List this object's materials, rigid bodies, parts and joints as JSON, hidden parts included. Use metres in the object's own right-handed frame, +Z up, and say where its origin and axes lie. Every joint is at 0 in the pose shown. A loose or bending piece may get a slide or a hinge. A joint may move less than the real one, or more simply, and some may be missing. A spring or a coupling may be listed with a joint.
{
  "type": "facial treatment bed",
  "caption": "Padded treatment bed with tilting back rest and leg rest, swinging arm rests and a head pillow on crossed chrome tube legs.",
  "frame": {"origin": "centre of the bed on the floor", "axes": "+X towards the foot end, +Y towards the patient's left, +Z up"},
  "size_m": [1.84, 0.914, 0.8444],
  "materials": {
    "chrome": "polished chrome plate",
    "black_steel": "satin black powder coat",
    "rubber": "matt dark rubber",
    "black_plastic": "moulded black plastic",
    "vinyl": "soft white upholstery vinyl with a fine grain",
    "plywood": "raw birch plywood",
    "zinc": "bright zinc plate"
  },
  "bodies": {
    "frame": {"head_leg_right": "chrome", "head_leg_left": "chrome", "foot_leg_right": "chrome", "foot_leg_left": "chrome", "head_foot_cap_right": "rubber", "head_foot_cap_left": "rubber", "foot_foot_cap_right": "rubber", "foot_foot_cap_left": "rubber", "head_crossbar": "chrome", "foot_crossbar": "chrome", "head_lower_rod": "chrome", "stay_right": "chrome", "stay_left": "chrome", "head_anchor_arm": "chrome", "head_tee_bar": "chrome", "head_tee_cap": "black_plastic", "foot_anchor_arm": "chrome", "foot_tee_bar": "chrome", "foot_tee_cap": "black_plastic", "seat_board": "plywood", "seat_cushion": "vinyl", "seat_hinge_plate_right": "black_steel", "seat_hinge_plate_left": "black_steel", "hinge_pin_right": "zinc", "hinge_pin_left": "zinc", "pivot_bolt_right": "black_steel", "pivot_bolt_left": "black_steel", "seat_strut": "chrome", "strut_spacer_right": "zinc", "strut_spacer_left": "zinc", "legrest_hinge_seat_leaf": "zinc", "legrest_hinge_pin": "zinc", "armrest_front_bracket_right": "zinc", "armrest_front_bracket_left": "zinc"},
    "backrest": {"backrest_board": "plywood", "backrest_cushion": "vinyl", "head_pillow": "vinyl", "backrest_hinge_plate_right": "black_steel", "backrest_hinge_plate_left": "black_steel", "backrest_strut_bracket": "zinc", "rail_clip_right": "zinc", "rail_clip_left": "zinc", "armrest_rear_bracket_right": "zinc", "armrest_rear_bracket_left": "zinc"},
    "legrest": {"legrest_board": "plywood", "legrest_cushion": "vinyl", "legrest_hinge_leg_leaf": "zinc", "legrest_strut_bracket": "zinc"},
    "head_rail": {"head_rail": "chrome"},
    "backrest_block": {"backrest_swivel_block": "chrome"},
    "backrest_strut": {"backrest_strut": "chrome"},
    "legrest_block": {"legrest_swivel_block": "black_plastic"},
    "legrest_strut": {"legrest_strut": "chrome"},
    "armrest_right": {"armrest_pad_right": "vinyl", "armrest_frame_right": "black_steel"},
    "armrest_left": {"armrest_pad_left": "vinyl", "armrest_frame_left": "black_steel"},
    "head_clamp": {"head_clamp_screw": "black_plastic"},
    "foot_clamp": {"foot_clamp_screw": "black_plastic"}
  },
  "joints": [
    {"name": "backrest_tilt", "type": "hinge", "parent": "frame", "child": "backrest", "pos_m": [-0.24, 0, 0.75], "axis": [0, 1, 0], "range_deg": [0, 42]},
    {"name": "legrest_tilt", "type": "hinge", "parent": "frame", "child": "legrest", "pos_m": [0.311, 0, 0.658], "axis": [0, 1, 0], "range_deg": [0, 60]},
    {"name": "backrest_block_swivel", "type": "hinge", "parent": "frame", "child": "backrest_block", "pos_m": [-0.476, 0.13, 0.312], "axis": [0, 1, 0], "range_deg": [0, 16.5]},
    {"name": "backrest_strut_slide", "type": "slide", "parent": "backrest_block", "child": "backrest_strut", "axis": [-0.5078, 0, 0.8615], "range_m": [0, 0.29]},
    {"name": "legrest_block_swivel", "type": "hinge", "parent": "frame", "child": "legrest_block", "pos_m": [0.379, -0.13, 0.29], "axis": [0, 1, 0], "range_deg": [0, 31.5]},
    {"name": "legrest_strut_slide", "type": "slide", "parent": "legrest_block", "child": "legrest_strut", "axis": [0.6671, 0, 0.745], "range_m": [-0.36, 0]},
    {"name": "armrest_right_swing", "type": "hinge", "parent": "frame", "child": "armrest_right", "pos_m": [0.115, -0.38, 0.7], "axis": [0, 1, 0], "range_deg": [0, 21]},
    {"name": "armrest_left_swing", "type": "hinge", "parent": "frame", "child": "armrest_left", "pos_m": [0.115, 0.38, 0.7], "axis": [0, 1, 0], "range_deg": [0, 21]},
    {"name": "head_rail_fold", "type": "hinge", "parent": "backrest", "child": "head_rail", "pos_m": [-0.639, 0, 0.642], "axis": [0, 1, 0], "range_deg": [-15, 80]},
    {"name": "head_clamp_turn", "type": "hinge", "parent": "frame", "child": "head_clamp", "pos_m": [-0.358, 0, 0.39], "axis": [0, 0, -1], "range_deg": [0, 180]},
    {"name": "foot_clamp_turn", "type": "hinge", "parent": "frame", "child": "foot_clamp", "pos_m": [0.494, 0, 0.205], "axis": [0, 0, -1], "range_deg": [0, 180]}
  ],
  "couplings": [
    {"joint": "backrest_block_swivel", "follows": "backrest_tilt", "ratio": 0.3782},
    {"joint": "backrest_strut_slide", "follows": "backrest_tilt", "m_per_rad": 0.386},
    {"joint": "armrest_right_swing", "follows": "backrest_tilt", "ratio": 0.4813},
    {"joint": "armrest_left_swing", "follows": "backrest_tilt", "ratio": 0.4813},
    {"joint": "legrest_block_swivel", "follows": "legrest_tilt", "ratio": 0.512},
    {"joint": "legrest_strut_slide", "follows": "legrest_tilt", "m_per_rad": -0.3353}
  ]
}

→ **WHAT THIS TASK INVOLVES**:
Copy all of the data. Keep every word exactly as it is.

→ **OUTPUT FOR THIS EXERCISE**:
List this object's materials, rigid bodies, parts and joints as JSON, hidden parts included. Use metres in the object's own right-handed frame, +Z up, and say where its origin and axes lie. Every joint is at 0 in the pose shown. A loose or bending piece may get a slide or a hinge. A joint may move less than the real one, or more simply, and some may be missing. A spring or a coupling may be listed with a joint.
{
  "type": "facial treatment bed",
  "caption": "Padded treatment bed with tilting back rest and leg rest, swinging arm rests and a head pillow on crossed chrome tube legs.",
  "frame": {"origin": "centre of the bed on the floor", "axes": "+X towards the foot end, +Y towards the patient's left, +Z up"},
  "size_m": [1.84, 0.914, 0.8444],
  "materials": {
    "chrome": "polished chrome plate",
    "black_steel": "satin black powder coat",
    "rubber": "matt dark rubber",
    "black_plastic": "moulded black plastic",
    "vinyl": "soft white upholstery vinyl with a fine grain",
    "plywood": "raw birch plywood",
    "zinc": "bright zinc plate"
  },
  "bodies": {
    "frame": {"head_leg_right": "chrome", "head_leg_left": "chrome", "foot_leg_right": "chrome", "foot_leg_left": "chrome", "head_foot_cap_right": "rubber", "head_foot_cap_left": "rubber", "foot_foot_cap_right": "rubber", "foot_foot_cap_left": "rubber", "head_crossbar": "chrome", "foot_crossbar": "chrome", "head_lower_rod": "chrome", "stay_right": "chrome", "stay_left": "chrome", "head_anchor_arm": "chrome", "head_tee_bar": "chrome", "head_tee_cap": "black_plastic", "foot_anchor_arm": "chrome", "foot_tee_bar": "chrome", "foot_tee_cap": "black_plastic", "seat_board": "plywood", "seat_cushion": "vinyl", "seat_hinge_plate_right": "black_steel", "seat_hinge_plate_left": "black_steel", "hinge_pin_right": "zinc", "hinge_pin_left": "zinc", "pivot_bolt_right": "black_steel", "pivot_bolt_left": "black_steel", "seat_strut": "chrome", "strut_spacer_right": "zinc", "strut_spacer_left": "zinc", "legrest_hinge_seat_leaf": "zinc", "legrest_hinge_pin": "zinc", "armrest_front_bracket_right": "zinc", "armrest_front_bracket_left": "zinc"},
    "backrest": {"backrest_board": "plywood", "backrest_cushion": "vinyl", "head_pillow": "vinyl", "backrest_hinge_plate_right": "black_steel", "backrest_hinge_plate_left": "black_steel", "backrest_strut_bracket": "zinc", "rail_clip_right": "zinc", "rail_clip_left": "zinc", "armrest_rear_bracket_right": "zinc", "armrest_rear_bracket_left": "zinc"},
    "legrest": {"legrest_board": "plywood", "legrest_cushion": "vinyl", "legrest_hinge_leg_leaf": "zinc", "legrest_strut_bracket": "zinc"},
    "head_rail": {"head_rail": "chrome"},
    "backrest_block": {"backrest_swivel_block": "chrome"},
    "backrest_strut": {"backrest_strut": "chrome"},
    "legrest_block": {"legrest_swivel_block": "black_plastic"},
    "legrest_strut": {"legrest_strut": "chrome"},
    "armrest_right": {"armrest_pad_right": "vinyl", "armrest_frame_right": "black_steel"},
    "armrest_left": {"armrest_pad_left": "vinyl", "armrest_frame_left": "black_steel"},
    "head_clamp": {"head_clamp_screw": "black_plastic"},
    "foot_clamp": {"foot_clamp_screw": "black_plastic"}
  },
  "joints": [
    {"name": "backrest_tilt", "type": "hinge", "parent": "frame", "child": "backrest", "pos_m": [-0.24, 0, 0.75], "axis": [0, 1, 0], "range_deg": [0, 42]},
    {"name": "legrest_tilt", "type": "hinge", "parent": "frame", "child": "legrest", "pos_m": [0.311, 0, 0.658], "axis": [0, 1, 0], "range_deg": [0, 60]},
    {"name": "backrest_block_swivel", "type": "hinge", "parent": "frame", "child": "backrest_block", "pos_m": [-0.476, 0.13, 0.312], "axis": [0, 1, 0], "range_deg": [0, 16.5]},
    {"name": "backrest_strut_slide", "type": "slide", "parent": "backrest_block", "child": "backrest_strut", "axis": [-0.5078, 0, 0.8615], "range_m": [0, 0.29]},
    {"name": "legrest_block_swivel", "type": "hinge", "parent": "frame", "child": "legrest_block", "pos_m": [0.379, -0.13, 0.29], "axis": [0, 1, 0], "range_deg": [0, 31.5]},
    {"name": "legrest_strut_slide", "type": "slide", "parent": "legrest_block", "child": "legrest_strut", "axis": [0.6671, 0, 0.745], "range_m": [-0.36, 0]},
    {"name": "armrest_right_swing", "type": "hinge", "parent": "frame", "child": "armrest_right", "pos_m": [0.115, -0.38, 0.7], "axis": [0, 1, 0], "range_deg": [0, 21]},
    {"name": "armrest_left_swing", "type": "hinge", "parent": "frame", "child": "armrest_left", "pos_m": [0.115, 0.38, 0.7], "axis": [0, 1, 0], "range_deg": [0, 21]},
    {"name": "head_rail_fold", "type": "hinge", "parent": "backrest", "child": "head_rail", "pos_m": [-0.639, 0, 0.642], "axis": [0, 1, 0], "range_deg": [-15, 80]},
    {"name": "head_clamp_turn", "type": "hinge", "parent": "frame", "child": "head_clamp", "pos_m": [-0.358, 0, 0.39], "axis": [0, 0, -1], "range_deg": [0, 180]},
    {"name": "foot_clamp_turn", "type": "hinge", "parent": "frame", "child": "foot_clamp", "pos_m": [0.494, 0, 0.205], "axis": [0, 0, -1], "range_deg": [0, 180]}
  ],
  "couplings": [
    {"joint": "backrest_block_swivel", "follows": "backrest_tilt", "ratio": 0.3782},
    {"joint": "backrest_strut_slide", "follows": "backrest_tilt", "m_per_rad": 0.386},
    {"joint": "armrest_right_swing", "follows": "backrest_tilt", "ratio": 0.4813},
    {"joint": "armrest_left_swing", "follows": "backrest_tilt", "ratio": 0.4813},
    {"joint": "legrest_block_swivel", "follows": "legrest_tilt", "ratio": 0.512},
    {"joint": "legrest_strut_slide", "follows": "legrest_tilt", "m_per_rad": -0.3353}
  ]
}